Walker suffered severe preeclampsia in her first pregnancy, and her very premature baby did not survive. A doctor helped her through later pregnancies; they co-authored a book on preeclampsia and in 1992 co-founded the charity Action on Preeclampsia.
The charity and book serve as lasting memorials to the son she lost, Walker said. She has two adult children with her second husband.
After nearly a decade running the charity, she handed it to someone with greater fundraising experience. She then spent 15 years in communications skills training, sparked by a chance dinner party conversation.
"I have a philosophy that I never regret anything," Walker said. "I just say: OK, I've made the decision. Let's plough ahead. Let's not think about what I might have done instead or maybe it was a mistake."
Lately, she felt restless. Communications training work was declining, and she had no desire to slow down. "I love work," she said. "I'm 72 and way beyond retirement age, but I really don't want to retire because I can't think of anything that I particularly want to do that I can't already do in my spare time. I want my time to be filled. I feel like I've got as much energy as I had when I was in my 20s or 30s."

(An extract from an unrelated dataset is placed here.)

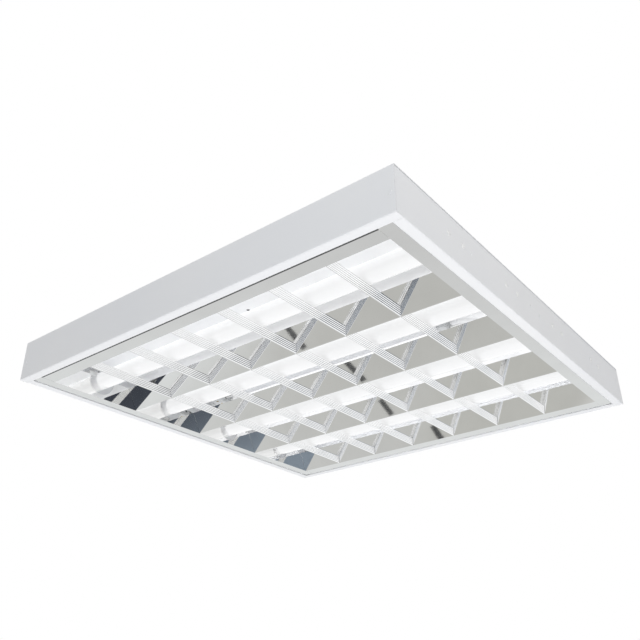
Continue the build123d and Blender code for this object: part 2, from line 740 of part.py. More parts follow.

Color work has already changed her clients' views. People are not always the season they assumed. "The drapes tell the story, and they don't lie," Walker said. "It's an analytical process. It's about clothes and colour. But it's also about people. People are endlessly interesting. It gives me a huge kick. I can see the difference it makes to them."
Walker learned she is an autumn, not the winter advised in the 1980s when she wrote about color analysis. "That is a very important part of my identity now. I started wearing softer colours. Got rid of all my black. I think that people will now notice me rather than think: 'Oh, gosh, that's a bright dress she's wearing.' Suddenly I feel happier in my own skin."
She has made other changes. "I'm not going to buy very much, but I'm going to buy intentionally, sustainably, and be prepared to wear whatever I buy a lot."
"This is the future for me," she said. She does not rule out a fifth career. "Who's to say there isn't going to be another turning point and another opportunity that I'll just say yes to?"